While I was wrapping: Christmas science

December 25, 2009

Ohh, here’s fun:  Photographing fractals using Christmas ornaments, at Evil Mad Scientist Laboratories:

Fractals photographed in three Christmas tree ornaments, Evil Mad Scientist Laboratories

"Construct complex fractals out of light using a few shiny Christmas tree ornaments. Who says the holidays aren't exciting?"

All you need is a camera and some imagination — oh, and some Christmas ornaments. In this case, four silver ornaments ($5 at Target, the guy says), a piece of Scotch tape, and the colored lights.  The photo above comes from four ornaments, stacked.  Go see how he does it (lots of photos), and check out his Flickr stream.

While your kids ponder the pretty lights and stars on the Christmas tree, why not add a little science in?  According to Carlos Hotta, at  Brazillion Thoughts, “The Universe in a Christmas Tree”:

How about looking at the Christmas tree through the light of this knowledge? Here is some food for thought:

  • We know more planets beyond the solar system than there are Christmas balls on your tree. The current count is at 358 exoplanets, and growing;
  • If the planet was [shrunk] to the size of a Christmas ball, it would be the smoothest ball of the tree. The Mount Everest (8 km) or the Marianas Trenchr (11km) are small imperfections relative to the planet’s 12,000 km diameter. It’s an imperfection of less than 0,01%;
  • “Earth is not spherical, it’s an oblate spheroid”, some Grinch may say. Indeed, our planet wider in the equator, but even this deviation from a perfect sphere is of less than 0,04%;
  • If an 8 centimeters Christmas ball represented Earth and the nearest ball represented the nearest known exoplanet – Epsilon Eridani b, 10.5 light-years away – then the distance between them should be around 630,000 km. Almost twice the actual distance from Earth to the Moon. Epsilon Eridani b is quite far from here
  • Now, if the star at the top of the tree represented our Sun, 1,392,000 km in diameter, and the star at the top of your neighbor’s tree – say, 50 meters away – represented the nerest star system, Alpha Centauri at 4 light-years of distance; then the size of our Sun-star to be on the same scale it would have to be 0,74 micrometers large. From 1,4 million kilometers to more than 100 times smaller than the width of a hair, that’s how small the star should be for it to be in the same scale as the distance between it and the neighbor’s Christmas star.

There’s more — plus the original at 100 Nexos (in Portuguese).

Yo! History and geography teachers: Free state maps!

August 23, 2008

In the summer of my 8th year, after my uncle, Roland Christian*, sent me his collection of “official” state maps from his latest cross-country drive, several of us kids tried to collect maps of all 50 states. Considering we were in Burley, Idaho, it’s amazing that we could accumulate 36 different states, just by our badgering local gasoline stations for the free ones. We got on our bicycles and visited the stations, one after the other.

Free educational materials: A memory from a distant past.
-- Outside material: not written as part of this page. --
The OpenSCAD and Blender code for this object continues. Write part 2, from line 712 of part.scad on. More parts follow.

I haven’t seen a free map from a gas station in years, maybe two decades. My love of geography, my love of chasing odd city names, strange routes, great sights, and history, was spurred by that map collection, I’m sure.

Today, though oil companies have gotten out of the tourism and driving promotion business, state tourism offices, or state road departments typically issue free maps. How to find them all?
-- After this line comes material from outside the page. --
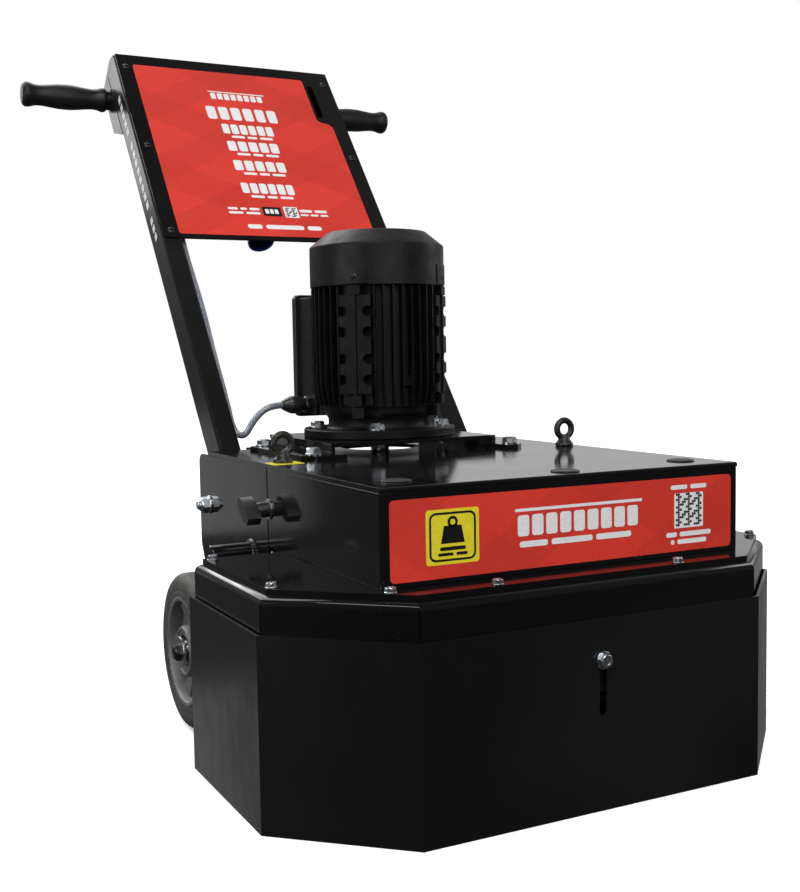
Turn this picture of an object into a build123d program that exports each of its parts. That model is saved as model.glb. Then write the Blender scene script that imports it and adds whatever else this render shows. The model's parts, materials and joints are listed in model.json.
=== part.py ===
from build123d import *
import os
from math import cos, pi, radians, sin, tan

# A walk-behind, twin-head floor grinder, in millimetres.
# +Z is up, +Y points back towards the operator, and +X is to the right as seen from the front.
# The origin is on the floor, midway along the machine's length and width.
# "left" is the -X side and "right" the +X side.

os.makedirs("parts", exist_ok=True)

# ---------------------------------------------------------------- driving dimensions
FRONT = -573.56  # y of the skirt's front face; the other lengths run back from it
SHEET = 3.0  # folded covers and skirt
TOUCH = 0.3  # gap between faces of bodies that move past each other
RUNNING = 0.05  # radial clearance of a shaft in its bore

HEAD_HALF_WIDTH = 317.5
HEAD_FRONT_HALF = 200.8
HEAD_CHAMFER = 107.8
HEAD_DEPTH = 318.7
SKIRT_TOP = 192.2
SKIRT_REAR_TOP = 170.0
SKIRT_LIFT = 50.0
GUIDE_HEIGHT = 151.0
GUIDE_SLOT_RADIUS = 4.3

PAN_INSET = 5.0
PAN_BOTTOM = 118.0
PAN_TOP = 228.0
PAN_BEND = 9.0
PAN_LIP_INSET = 45.0
BASE_INSET = 12.5
BASE_THICKNESS = 6.0
BASE_TOP = PAN_TOP + BASE_THICKNESS
BASE_REAR = FRONT + 510.0
SCREW_RADIUS = 3.0
BASE_SCREWS = [
    (-212.0, 36.5), (-108.0, 19.0), (108.0, 19.0), (-297.5, 117.0), (297.5, 117.0),
    (-297.5, 294.0), (297.5, 294.0),
]

BOX_HALF = 215.6
BOX_FRONT = FRONT + 48.9
COVER_END = FRONT + 341.0
SIDE_START = FRONT + 343.0
SIDE_END = FRONT + 597.6
SIDE_THICKNESS = 4.0
SIDE_INNER = BOX_HALF - SIDE_THICKNESS
LID_TOP = 329.3
LID_THICKNESS = 5.0
LID_BOTTOM = LID_TOP - LID_THICKNESS
LID_REAR = FRONT + 590.0
NOTCH_START = FRONT + 555.0
NOTCH_INNER = 152.0
PLUGS = [(-175.0, 94.0), (8.0, 74.0), (175.0, 94.0)]
PLUG_RADIUS = 15.0
EYE_X = 195.0
EYE_Y = FRONT + 344.0

WHEEL_Y = FRONT + 462.0
WHEEL_RADIUS = 95.0
RIM_RADIUS = 66.0
WHEEL_INNER = 236.0
WHEEL_OUTER = 286.0
AXLE_RADIUS = 12.5

STUB_Y = FRONT + 398.5
STUB_Z = 221.0
STUB_RADIUS = 11.5
STUB_END = 268.0

KNOB_Y = FRONT + 337.5
KNOB_Z = 278.0
KNOB_STUD = 4.0
KNOB_TURN = 55.0

SPINDLE_X = 125.0
SPINDLE_Y = FRONT + 160.0
SPINDLE_RADIUS = 15.0
DISC_RADIUS = 120.0
SHOE_HEIGHT = 26.0
BELT_Z = 290.0
BELT_WIDTH = 20.0
BELT_THICKNESS = 4.5
HEAD_PULLEY_RADIUS = 60.0
MOTOR_PULLEY_RADIUS = 40.0

PORT_X = 262.0
PORT_Y = FRONT + 205.0
PORT_RADIUS = 31.5

MOTOR_Y = FRONT + 489.4
BRIDGE_TOP = 345.0
BRIDGE_PLATE = 5.0
BRIDGE_HALF = 116.0
BRIDGE_FRONT = FRONT + 385.0
BRIDGE_REAR = FRONT + 594.0
FOOT_REACH = {-1: 164.0, 1: 142.0}
FOOT_FRONT = FRONT + 350.0
BRIDGE_BOLT_REACH = {-1: 146.0, 1: 128.0}
BRIDGE_BOLTS_Y = (FRONT + 370.0, FRONT + 537.0)
FLANGE_RADIUS = 100.0
FLANGE_TOP = 356.0
FLANGE_BOLT_CIRCLE = 82.5
FLANGE_BOLT_TURN = 28.0
SHIELD_RADIUS = 68.0
FIN_BOTTOM = 385.0
FIN_TOP = 539.0
FIN_RADIUS = 87.0
FRAME_RADIUS = 78.0
STATOR_RADIUS = 66.0
COWL_RADIUS = 88.0
COWL_SHOULDER = 591.0
COWL_TOP = 610.0
COWL_TOP_RADIUS = 64.0
SHAFT_RADIUS = 12.0
TERMINAL_BOTTOM = 371.0
TERMINAL_TOP = 531.0
TERMINAL_HALF = 56.0
TERMINAL_START = FRONT + 570.0
TERMINAL_FACE = FRONT + 628.0
TERMINAL_LID = 12.0
GLAND_Y = FRONT + 597.0
GLAND_Z = 384.0
GLAND_LENGTH = 40.0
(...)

To the rescue comes Less Than a Shoestring, with a list of the places to ask in each state, to get a free road map of the state. These maps are great helps for students doing a “project” on a different state. For the history class on your own state, if your school offers such a course, I think such maps are indispensable.
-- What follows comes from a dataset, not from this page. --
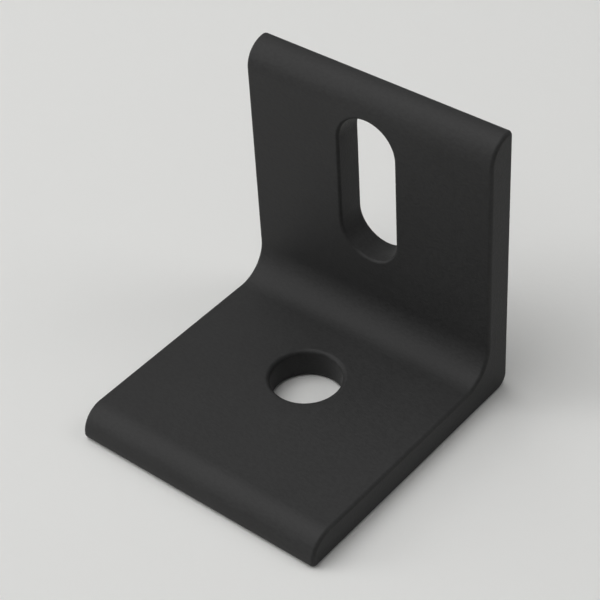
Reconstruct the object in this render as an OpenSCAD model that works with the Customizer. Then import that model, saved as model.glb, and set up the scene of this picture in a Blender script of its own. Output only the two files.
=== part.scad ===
// Panel mount bracket: one short length of extruded aluminium angle, drilled in the base leg and
// slotted in the upright leg, with every edge eased and the whole piece powder coated.
// Millimetres, +Z up. X runs along the width, the base leg reaches towards -Y and the back face of
// the upright leg is on the +Y side. The origin is on the underside, below the middle of the
// bracket's box.

/* [Angle] */

// Width of the bracket, along the heel
bracket_w = 28; // [22:0.5:45]
// Length of the base leg, from the back face to its tip
base_leg = 30; // [27:0.5:45]
// Height of the upright leg, from the underside to its tip
upright_leg = 30; // [27:0.5:45]
// Thickness of both legs, over the coat
wall = 3.2; // [2.4:0.1:4]

/* [Rounds of the section] */

// Radius of the fillet between the legs
fillet_r = 3.4; // [1:0.1:5]
// Radius of the outside of the heel
heel_r = 1.4; // [0.5:0.1:2.4]
// Radius of the outer corner at the tip of each leg
tip_r = 0.6; // [0.4:0.05:0.8]

/* [Hole in the base leg] */

// Diameter of the bolt hole
hole_d = 7; // [4:0.1:9]
// Distance of the hole's axis from the back face
hole_from_back = 13.4; // [12:0.1:17]

/* [Slot in the upright leg] */

// Width of the slot
slot_w = 6.5; // [4:0.1:9]
// Height of the slot's lower end above the underside
slot_start = 10.9; // [8:0.1:12]
// Distance from the slot's upper end to the tip of the leg
slot_tip_gap = 3.1; // [3:0.1:6]

/* [Eased edges] */

// Radius of the eased edges around both ends of the section
edge_r = 0.35; // [0.15:0.05:0.35]
// Radius of the eased rims of the hole
hole_rim_r = 0.45; // [0.2:0.05:0.7]
// Radius of the eased rims of the slot
slot_rim_r = 0.3; // [0.2:0.05:0.4]

/* [Hidden] */

// The steps that curves are drawn in: at most this angle, and about this length
$fa = 4;
$fs = 0.15;

// How far a cutter stands out past the faces that it crosses
spare = 1;

// The back face of the upright leg
back_y = base_leg / 2;
// The long round on the inner side of each tip takes all of the wall that the outer corner leaves
toe_r = wall - tip_r;
// Where the fillet meets the straight inner face of each leg
fillet_end = wall + fillet_r;
// The slot's length over its round ends, which a taller leg makes longer
slot_l = upright_leg - slot_tip_gap - slot_start;
// The height of the slot's middle above the underside
slot_height = slot_start + slot_l / 2;
// Half of the slot's length, from its middle to the centre of a round end
slot_reach = (slot_l - slot_w) / 2;

// The section lies in a plane of its own: its x is the distance forward from the back face and its
// y is the height above the underside. This stands it up, with its third direction along X.
module stand_up() {
    translate([0, back_y, 0])
        mirror([0, 1, 0])
            rotate([90, 0, 90])
                children();
}

// Its children as drawn for the base leg, or turned over the heel's diagonal for the upright leg
module over_the_diagonal() {
    mirror([1, -1, 0])
        children();
}

// What a round of the given radius takes off a square corner at the origin, with the metal
// towards -x and -y
module corner_scrap(radius) {
    difference() {
        translate([-radius, -radius])
            square(radius + spare);
        translate([-radius, -radius])
            circle(radius);
    }
}

// What the two rounds take off the tip of a leg that lies along x
module tip_scrap(leg) {
    translate([leg, wall])
        corner_scrap(toe_r);
    translate([leg, 0])
        mirror([0, 1])
            corner_scrap(tip_r);
}

// The section of the angle, an L with round inner tips, a filleted root and a soft heel
module section() {
    difference() {
        union() {
            square([base_leg, wall]);
            square([wall, upright_leg]);
            // metal in the root, up to the fillet
            difference() {
                square(fillet_end);
                translate([fillet_end, fillet_end])
                    circle(fillet_r);
            }
        }
        rotate(180)
            corner_scrap(heel_r);
        tip_scrap(base_leg);
        over_the_diagonal()
            tip_scrap(upright_leg);
    }
}

// The easing of a straight edge that runs along x, with the metal above it, at the +end of the width
module straight_easing(from, to) {
    translate([from, 0, bracket_w / 2])
        rotate([90, 0, 90])
            linear_extrude(to - from)
                mirror([1, 0])
                    corner_scrap(edge_r);
}

// The easing of the edge of a round of the given radius that bulges out of the metal
module round_easing(radius, start, sweep) {
    rotate(start)
        rotate_extrude(angle = sweep)
            translate([radius, bracket_w / 2])
                corner_scrap(edge_r);
}

// The easing of the edge of the fillet, whose metal lies outside its radius
module fillet_easing() {
    translate([fillet_end, fillet_end])
        rotate(180)
            rotate_extrude(angle = 90)
                translate([fillet_r, bracket_w / 2])
                    mirror([1, 0])
                        corner_scrap(edge_r);
}

// The easing of one leg's edge, for a leg that lies along x: its outer face, its tip and its inner face
module leg_easing(leg) {
    straight_easing(heel_r, leg - tip_r);
    translate([leg - tip_r, tip_r])
        round_easing(tip_r, -90, 90);
    translate([leg - toe_r, wall - toe_r])
        round_easing(toe_r, 0, 90);
    translate([0, wall])
        mirror([0, 1, 0])
            straight_easing(fillet_end, leg - toe_r);
}

// The easing of the whole outline of the section, at the +end of the width
module outline_easing() {
    leg_easing(base_leg);
    over_the_diagonal()
        leg_easing(upright_leg);
    translate([heel_r, heel_r])
        round_easing(heel_r, 180, 90);
    fillet_easing();
}

// The easing of a round rim at z = 0, with the metal below it and outside the radius
module rim_easing(radius, rim_r, sweep) {
    rotate_extrude(angle = sweep)
        translate([radius, 0])
            mirror([1, 0])
                corner_scrap(rim_r);
}

// A bore along z through one wall, standing from z = -wall to z = 0
module bore() {
    translate([0, 0, -wall - spare])
        cylinder(d = hole_d, h = wall + 2 * spare);
    rim_easing(hole_d / 2, hole_rim_r, 360);
    translate([0, 0, -wall])
        mirror([0, 0, 1])
            rim_easing(hole_d / 2, hole_rim_r, 360);
}

// The easing of the slot's rim at z = 0: two round ends and two straight sides, with the slot along x
module slot_rim_easing() {
    for (end = [0, 180])
        rotate(end) {
            translate([slot_reach, 0])
                rotate(-90)
                    rim_easing(slot_w / 2, slot_rim_r, 180);
            translate([-slot_reach, -slot_w / 2, 0])
                rotate([90, 0, 90])
                    linear_extrude(2 * slot_reach)
                        corner_scrap(slot_rim_r);
        }
}

// A slot along x through one wall, standing from z = -wall to z = 0
module slot() {
    translate([0, 0, -wall - spare])
        linear_extrude(wall + 2 * spare) {
            square([2 * slot_reach, slot_w], center = true);
            for (side = [-1, 1])
                translate([side * slot_reach, 0])
                    circle(d = slot_w);
        }
    slot_rim_easing();
    translate([0, 0, -wall])
        mirror([0, 0, 1])
            slot_rim_easing();
}

// The bracket itself
module bracket() {
    color([0.1, 0.1, 0.105])
        difference() {
            stand_up()
                linear_extrude(bracket_w, center = true)
                    section();
            stand_up()
                for (flip = [0, 1])
                    mirror([0, 0, flip])
                        outline_easing();
            translate([0, back_y - hole_from_back, wall])
                bore();
            translate([0, back_y - wall, slot_height])
                rotate([90, 90, 0])
                    slot();
        }
}

bracket();
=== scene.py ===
"""Dresses the panel mount bracket: a short length of aluminium angle in black powder coat.

The solid carries the whole shape, so its own mesh stays and takes a procedural finish. The rest
of the file is the studio around it: a pale seamless floor, soft lamps and the camera.

Lengths are in metres, with +Z up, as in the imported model, unless a name says otherwise.
"""

import logging
import math
from dataclasses import dataclass, field
from enum import Enum
from typing import Any, Mapping, Sequence

import bmesh
import bpy
from mathutils import Euler, Matrix, Vector


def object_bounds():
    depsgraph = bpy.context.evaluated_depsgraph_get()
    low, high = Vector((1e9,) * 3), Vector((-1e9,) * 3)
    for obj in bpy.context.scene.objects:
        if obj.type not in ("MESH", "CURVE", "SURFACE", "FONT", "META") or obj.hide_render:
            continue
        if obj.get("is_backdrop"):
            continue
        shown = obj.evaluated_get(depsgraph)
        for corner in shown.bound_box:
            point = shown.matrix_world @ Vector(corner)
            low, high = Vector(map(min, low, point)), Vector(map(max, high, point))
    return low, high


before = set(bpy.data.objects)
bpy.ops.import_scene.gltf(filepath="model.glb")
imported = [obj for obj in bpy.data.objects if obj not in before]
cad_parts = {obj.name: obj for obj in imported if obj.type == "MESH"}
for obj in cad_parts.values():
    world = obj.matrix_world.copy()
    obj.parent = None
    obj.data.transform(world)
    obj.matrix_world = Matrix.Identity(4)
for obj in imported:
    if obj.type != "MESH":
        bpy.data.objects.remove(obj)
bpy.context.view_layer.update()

MM = 0.001
FRAME_PX = 600
SENSOR_MM = 36.0

# the curve that screen colours are stored with: a straight foot, and a power above it
HEX_FULL = 255
SRGB_FOOT = 0.04045
SRGB_FOOT_SLOPE = 12.92
SRGB_SHIFT = 0.055
SRGB_POWER = 2.4

Colour = tuple[float, float, float, float]
Tree = bpy.types.NodeTree
Socket = bpy.types.NodeSocket

log = logging.getLogger("bracket")


class Body(str, Enum):
    """The bodies that pieces ride on."""

    ROOT = "root"


class Node(str, Enum):
    """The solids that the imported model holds."""

    BRACKET = "bracket"


class Blend(str, Enum):
    """How one colour is laid over another."""

    MIX = "MIX"
    MULTIPLY = "MULTIPLY"


def linear(hex_colour: str) -> Colour:
    """Turns a screen colour into the linear colour that shaders take.

    Args:
        hex_colour: the colour as six hex digits after a hash sign.

    Returns:
        Red, green, blue and an alpha of one.
    """

    def channel(digits: str) -> float:
        """Turns one channel of the colour, from its two hex digits."""
        share = int(digits, 16) / HEX_FULL
        if share <= SRGB_FOOT:
            return share / SRGB_FOOT_SLOPE
        return ((share + SRGB_SHIFT) / (1 + SRGB_SHIFT)) ** SRGB_POWER

    red, green, blue = (channel(hex_colour[i : i + 2]) for i in (1, 3, 5))
    return (red, green, blue, 1.0)


def lumps_per_metre(lump_mm: float) -> float:
    """Gives the scale of a noise on Object coordinates, from the size of its lumps."""
    return 1 / (lump_mm * MM)


def direction(azimuth_deg: float, elevation_deg: float) -> Vector:
    """Gives the direction from the bracket to something around it.

    Args:
        azimuth_deg: 0 is in front, towards -Y, and 90 is on the +X side.
        elevation_deg: the height above the horizon.

    Returns:
        The direction, of length one.
    """
    around, above = math.radians(azimuth_deg), math.radians(elevation_deg)
    flat = math.cos(above)
    return Vector((math.sin(around) * flat, -math.cos(around) * flat, math.sin(above)))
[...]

We teach Texas state history and geography in 7th grade. When I taught that course, one of the best classroom aids I had was a collection of the official map of Texas — a year old, but I got a couple dozen copies from the state’s tourism promotion group. They were anxious to get rid of the old maps, and I was very happy to have them.

Here’s something curious: The site, Less Than a Shoestring,  doesn’t list a place to get a map from the District of Columbia — Washington, D.C. You’d think that a town that depends so much on tourism would have an office to promote tourism that would pass out maps to make tourists’ trips easier. Is this just an indication of the great dysfunction of the D.C. government, or did we miss finding the site? Let me know in comments.

Tip of the old scrub brush to the Business Blog @ Capital Active.


* Uncle Roland was a minister for the 7th-Day Adventists, and he traveled to preach around the country. Stuck in a small Idaho town for my first nine years, I thought Roland was a great world traveler. He always stopped to spend a night when he was within a state or two — he was a minister trying to travel on a shoestring, after all — and with his wonderful, deep, preacher’s voice, he had wonderful stories to tell. I miss him still, more than two decades after his death. Which of your nieces and nephews can you influence as Roland did?